HRT and cerebral function

A 2011 report estimated that there will be more than 380 000 Australians suffering from dementia by 2020, and more than 500 000 by 20301, with the result that the prevention of dementia is likely to become a major health issue in the coming decades. Previous studies of the effect of oestrogen hormone replacement therapy (HRT) on dementia have generally not been encouraging, with the Women’s Health Initiative Memory Study (WHIMS) reporting an increased risk of dementia with oestrogen HRT compared to placebo.2

This small trial used fluorodeoxyglucose-18 positron emission tomography (FDG-PET) to examine brain metabolism changes in women randomised to either continue or cease using oestrogen HRT after approximately ten years of use, either with or without progestin.3 In the trial, 64 eligible women were randomised to either continue their HRT for two further years or cease; 45 women were available for follow up. The primary outcome measure was brain metabolism measured by FDG-PET. Analyses showed a significant decrease in metabolism in the medial frontal cortex, an area reportedly important in cognitive decline, in women who ceased HRT compared to the women who continued. Interestingly, this effect was only observed in women who continued on 17-beta oestradiol-based HRT. Women who either discontinued HRT, or continued on conjugated equine oestrogen-based HRT both had a decline in brain metabolism over the two-year period. The addition of concurrent progestin to the HRT also resulted in decline over the two-year period.

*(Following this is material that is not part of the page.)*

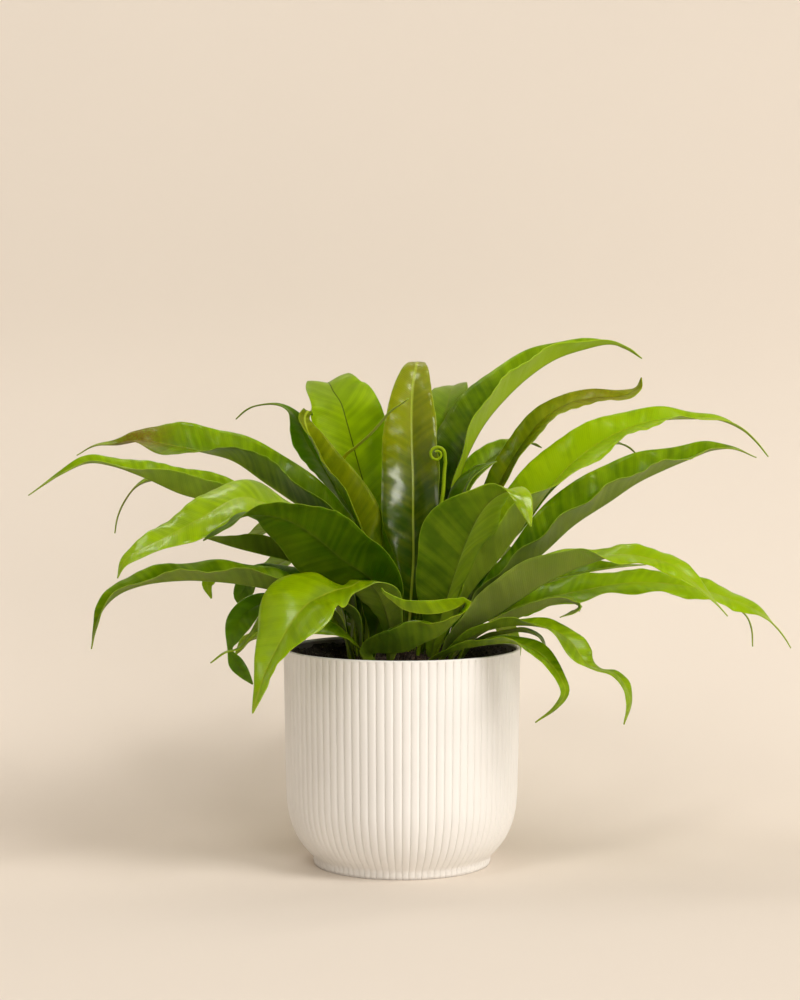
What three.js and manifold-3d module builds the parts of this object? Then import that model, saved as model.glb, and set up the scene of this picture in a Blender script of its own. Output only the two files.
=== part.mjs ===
// Potted strap-fronded fern in a fluted cover pot.
// Millimetres, +Z up, +X to the right and +Y to the back as seen from the front.
// The origin is the middle of the flat underside of the pot.

import * as THREE from "three";
import { mergeVertices } from "three/addons/utils/BufferGeometryUtils.js";
import Module from "manifold-3d";

const wasm = await Module();
wasm.setup();

// Pot
const POT_HEIGHT = 168;
const POT_RIM_RADIUS = 92;
const POT_FOOT_RADIUS = 69;
const POT_WALL = 2.8;
const POT_FLOOR = 6;
const LIP_HEIGHT = 1.6;
const RIB_COUNT = 88;
const RIB_DEPTH = 1.2;
const INNER_SIDES = 44;
// Outside of the pot, from the underside up: height and radius at the rib crests.
const POT_PROFILE = [
  [0, POT_FOOT_RADIUS],
  [6.2, 69.2],
  [11.5, 74.2],
  [20, 80.7],
  [32, 86.0],
  [50, 89.6],
  [POT_HEIGHT - LIP_HEIGHT, POT_RIM_RADIUS],
];
// Inside of the pot, from the rim down: height and radius.
const POT_INSIDE = [
  [POT_HEIGHT, POT_RIM_RADIUS - POT_WALL],
  [100, 88.1],
  [46, 86.0],
  [24, 78.5],
  [13, 69.0],
  [POT_FLOOR, 56.0],
];

// Soil and crown
const GAP = 0.3;
const SOIL_AT_WALL = 162;
const SOIL_AT_CROWN = 149;
const CROWN_RADIUS = 52;
const CROWN_FOOT = 124;
const CROWN_SIDES = 26;
// Underside and side of the soil, from the middle up: height and radius.
const SOIL_SIDE = [
  [POT_FLOOR + GAP, 0],
  [POT_FLOOR + GAP, 55.6],
  [13.2, 68.6],
  [24.2, 78.1],
  [46.2, 85.6],
  [100, 88.1 - GAP],
];
// Top of the crown, from its shoulder in: height and radius.
const CROWN_MOUND = [
  [SOIL_AT_CROWN, CROWN_RADIUS],
  [SOIL_AT_CROWN + 5, CROWN_RADIUS - 2],
  [SOIL_AT_CROWN + 9, 40],
  [SOIL_AT_CROWN + 12, 24],
  [SOIL_AT_CROWN + 13, 0],
];

// Fronds
const STALK_HALF_THICKNESS = 1.5;
const BLADE_HALF_THICKNESS = 0.36;
const MIDRIB_HALF_THICKNESS = 0.8;
const LEAST_HALF_WIDTH = 0.6;
const SEGMENT_LENGTH = 16.6;
const FEWEST_SEGMENTS = 9;
const MOST_SEGMENTS = 18;
const SPAN_STEPS = 24;

// Fronds at the back: foot of the stalk, half widths, straight share, curve, sway, fold and ruffle in degrees
const BACK_STEPS = 9;
const BACK_FOOT = 142;
const BACK_STALK = 2;
const BACK_NECK = 3;
const BACK_TIP = 0.7;
const BACK_STRAIGHT = 0.08;
const BACK_BEND = 1.15;
const BACK_SWAY = 0.16;
const BACK_FOLD = 34;
const BACK_FOLD_AT_TIP = 8;
const BACK_RUFFLE = 8;

// Coil of the young frond: turns, radius at its start and middle, thickness, step to the front
const COIL_TURNS = 1.35;
const COIL_RADIUS = 6.2;
const COIL_MIDDLE = 2.3;
const COIL_THICK = 1.6;
const COIL_TIP = 0.9;
const COIL_STEP = 1.5;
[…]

The authors concluded that continuation of unopposed 17-beta-oestradiol-based HRT over the two-year period resulted in less brain decline than either ceasing HRT or other forms of HRT. There are many caveats to this study, including small sample size, and the relevance of gross brain metabolism to cognitive decline, but studies like this are likely to be of greater relevance as the population ages.

  1. Deloitte Access Economics. Dementia across Australia 2011-2050. 2011. www.fightdementia.org.au/common/files/NAT/20111014_Nat_Access_ DemAcrossAust.pdf accessed 31 July 2014.
  2. Shumaker S, Legault C, Rapp S, et al. Conjugated equine estrogens and incidence of probable and mild cognitive impairment in postmenopausal women. 2004. JAMA, 291: 2947-2958.
  3. Rasgon NL, Geist CL, Kenna, HA, et al. Prospective randomized trial to assess effects of continuing hormone replacement therapy on cerebral function in post menopausal women at risk for dementia. 2014. PLOS One, 9: 1-10.